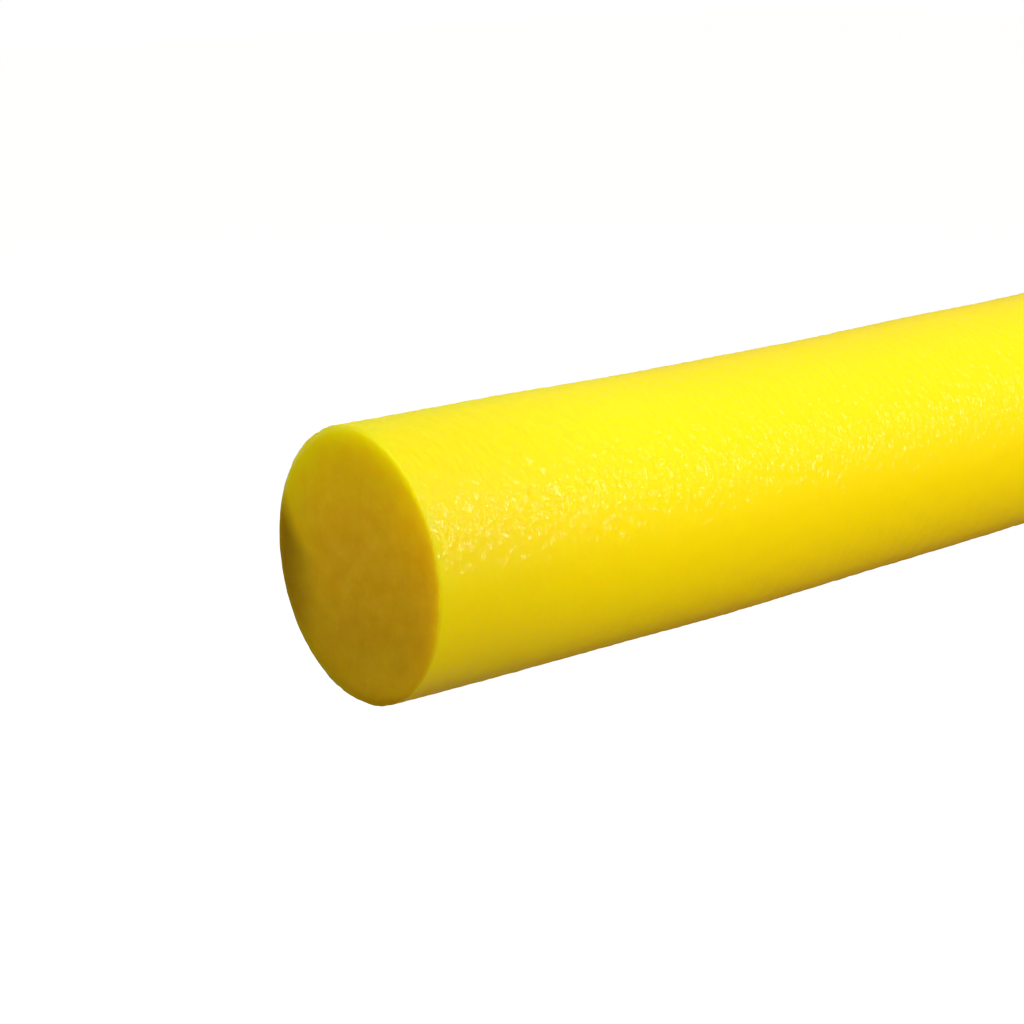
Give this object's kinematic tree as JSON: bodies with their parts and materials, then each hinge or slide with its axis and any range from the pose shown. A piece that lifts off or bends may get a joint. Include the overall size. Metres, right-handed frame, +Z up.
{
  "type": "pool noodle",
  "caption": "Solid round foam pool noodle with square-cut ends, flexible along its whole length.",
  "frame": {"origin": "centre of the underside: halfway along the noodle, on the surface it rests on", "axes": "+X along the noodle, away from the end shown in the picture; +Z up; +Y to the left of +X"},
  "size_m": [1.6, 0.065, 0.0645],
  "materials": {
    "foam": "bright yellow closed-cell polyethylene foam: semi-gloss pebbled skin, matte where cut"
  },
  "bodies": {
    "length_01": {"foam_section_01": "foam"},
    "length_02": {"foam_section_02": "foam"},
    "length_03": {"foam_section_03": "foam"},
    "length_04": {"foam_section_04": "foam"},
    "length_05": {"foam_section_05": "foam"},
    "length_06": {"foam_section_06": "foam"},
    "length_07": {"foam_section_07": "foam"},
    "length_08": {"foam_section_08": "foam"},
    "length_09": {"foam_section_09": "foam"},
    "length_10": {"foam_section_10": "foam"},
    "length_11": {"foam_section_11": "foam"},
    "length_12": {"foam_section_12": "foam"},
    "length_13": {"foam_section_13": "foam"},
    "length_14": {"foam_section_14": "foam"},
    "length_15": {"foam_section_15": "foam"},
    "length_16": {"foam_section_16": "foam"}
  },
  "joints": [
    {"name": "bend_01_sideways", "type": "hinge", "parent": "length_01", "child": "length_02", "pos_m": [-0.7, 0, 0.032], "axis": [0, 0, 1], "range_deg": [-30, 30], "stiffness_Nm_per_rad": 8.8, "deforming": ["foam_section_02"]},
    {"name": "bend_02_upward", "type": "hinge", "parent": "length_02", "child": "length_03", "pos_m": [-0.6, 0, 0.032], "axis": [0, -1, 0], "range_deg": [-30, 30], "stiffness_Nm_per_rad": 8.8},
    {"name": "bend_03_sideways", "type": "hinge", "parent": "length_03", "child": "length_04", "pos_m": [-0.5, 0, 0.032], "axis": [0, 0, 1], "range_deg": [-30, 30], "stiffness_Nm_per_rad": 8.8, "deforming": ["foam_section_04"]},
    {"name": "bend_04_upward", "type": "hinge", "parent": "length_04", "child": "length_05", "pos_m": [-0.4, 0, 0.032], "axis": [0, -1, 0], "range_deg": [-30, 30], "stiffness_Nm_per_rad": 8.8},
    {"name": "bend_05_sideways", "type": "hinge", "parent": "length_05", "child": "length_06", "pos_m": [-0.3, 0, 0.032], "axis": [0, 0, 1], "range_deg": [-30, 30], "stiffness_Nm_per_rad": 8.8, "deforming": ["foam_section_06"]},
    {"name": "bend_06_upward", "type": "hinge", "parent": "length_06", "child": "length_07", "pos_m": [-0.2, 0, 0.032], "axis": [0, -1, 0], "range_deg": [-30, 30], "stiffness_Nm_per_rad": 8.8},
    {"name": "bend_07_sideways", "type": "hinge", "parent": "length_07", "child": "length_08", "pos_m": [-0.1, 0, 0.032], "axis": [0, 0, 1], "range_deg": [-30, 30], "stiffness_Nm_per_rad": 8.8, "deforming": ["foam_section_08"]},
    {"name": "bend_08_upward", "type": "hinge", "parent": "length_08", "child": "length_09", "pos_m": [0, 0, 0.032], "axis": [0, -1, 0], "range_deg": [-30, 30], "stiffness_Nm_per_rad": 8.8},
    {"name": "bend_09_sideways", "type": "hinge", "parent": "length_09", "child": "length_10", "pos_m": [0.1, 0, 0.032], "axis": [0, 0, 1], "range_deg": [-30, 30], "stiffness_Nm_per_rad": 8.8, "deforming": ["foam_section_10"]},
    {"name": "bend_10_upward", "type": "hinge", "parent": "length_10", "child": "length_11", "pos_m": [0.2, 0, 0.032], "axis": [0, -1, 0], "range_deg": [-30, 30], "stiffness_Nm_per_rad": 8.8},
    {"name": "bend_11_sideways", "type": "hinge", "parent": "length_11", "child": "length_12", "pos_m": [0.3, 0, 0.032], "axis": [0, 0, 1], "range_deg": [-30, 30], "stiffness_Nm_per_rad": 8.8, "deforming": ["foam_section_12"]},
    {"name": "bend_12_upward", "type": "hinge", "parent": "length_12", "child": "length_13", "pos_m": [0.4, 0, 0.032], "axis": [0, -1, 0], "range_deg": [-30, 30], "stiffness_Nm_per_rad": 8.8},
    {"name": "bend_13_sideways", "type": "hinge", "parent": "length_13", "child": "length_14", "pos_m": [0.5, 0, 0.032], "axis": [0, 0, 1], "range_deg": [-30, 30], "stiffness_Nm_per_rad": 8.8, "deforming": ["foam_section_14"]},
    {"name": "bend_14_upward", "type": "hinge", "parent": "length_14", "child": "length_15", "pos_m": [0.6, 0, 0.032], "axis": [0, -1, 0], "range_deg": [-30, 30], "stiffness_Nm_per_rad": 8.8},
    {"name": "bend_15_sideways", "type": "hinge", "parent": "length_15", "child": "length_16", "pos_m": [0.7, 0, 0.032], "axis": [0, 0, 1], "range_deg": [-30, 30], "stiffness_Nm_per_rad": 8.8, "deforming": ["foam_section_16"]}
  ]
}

...

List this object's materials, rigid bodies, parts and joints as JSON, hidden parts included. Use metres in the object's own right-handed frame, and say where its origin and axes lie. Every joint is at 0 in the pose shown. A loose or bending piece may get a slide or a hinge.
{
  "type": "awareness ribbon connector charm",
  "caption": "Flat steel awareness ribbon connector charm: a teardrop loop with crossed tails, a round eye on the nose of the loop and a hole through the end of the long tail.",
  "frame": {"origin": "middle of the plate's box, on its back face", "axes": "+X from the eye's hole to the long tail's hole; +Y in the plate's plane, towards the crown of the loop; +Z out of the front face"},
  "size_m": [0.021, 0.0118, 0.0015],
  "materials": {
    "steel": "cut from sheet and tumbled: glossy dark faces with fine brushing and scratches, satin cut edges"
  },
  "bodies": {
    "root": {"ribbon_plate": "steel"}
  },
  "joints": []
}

THE REQUEST
From the listing above, pick out each line where the word "with" appears.

COMPLETE ANSWER
Give this object's kinematic tree as JSON: bodies with their parts and materials, then each hinge or slide with its axis and any range from the pose shown. A piece that lifts off or bends may get a joint. Include the overall size. Metres, right-handed frame, +Z up.
  "caption": "Solid round foam pool noodle with square-cut ends, flexible along its whole length.",
  "caption": "Flat steel awareness ribbon connector charm: a teardrop loop with crossed tails, a round eye on the nose of the loop and a hole through the end of the long tail.",
    "steel": "cut from sheet and tumbled: glossy dark faces with fine brushing and scratches, satin cut edges"